Regarding the issues raised by Gadoon Textile Mills, it is appropriate to mention that RFO has been included in the Upfront Tariff Regulations as designated fuel through amendment. Regarding the determination of tariff for CPPs, the Authority considers that any captive power plant can sell surplus power and the rate shall be determined by the Authority. Regarding the issues raised by Anwar Kamal Law Associates, power plants are utilized on the basis of demand and availability and the demand is not constant throughout 24 hours. Similarly if the plant is under outages allowance, it cannot be dispatched. If the plant is not available beyond the agreed outages period, no capacity charges shall be paid and LDs shall also be imposed by the power purchaser. The dispatch instructions to CPPs are issued by Discos in co-ordination with NPCC in accordance with the distribution code and grid code.

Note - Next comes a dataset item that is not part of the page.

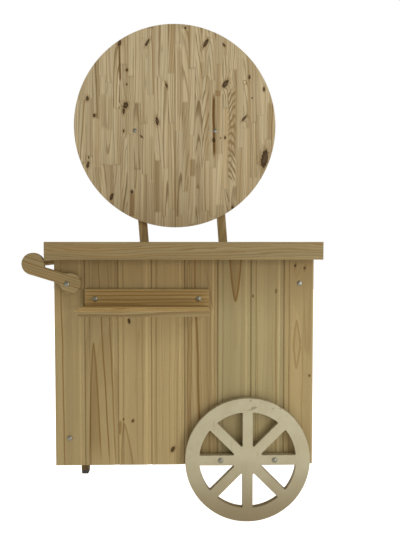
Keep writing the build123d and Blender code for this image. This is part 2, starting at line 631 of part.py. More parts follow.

Short term utilization means the utilization of the available generation capacity with CPPs to mitigate the impact of current load shedding. The proposed efficiency has been worked out on the basis of technical analysis after considering all the factors eg size, degradation etc. It is to be noted that Discos shall purchase the power offered under the instant upfront tariff from CPPs under bilateral agreements and payment settlement shall be in accordance with the commercial code.
After taking into account the viewpoints of stakeholders, Nepra has fixed upfront tariff of Rs 12.2497 per unit, of which Rs 10.3916 will be reference fuel cost component and fixed cost component of Rs 1.8581 per unit. The term of the power purchase agreement under the upfront shall be for calendar year 2017 and 2018. Any CPP/SPP can opt the upfront tariff for sale of surplus to the system.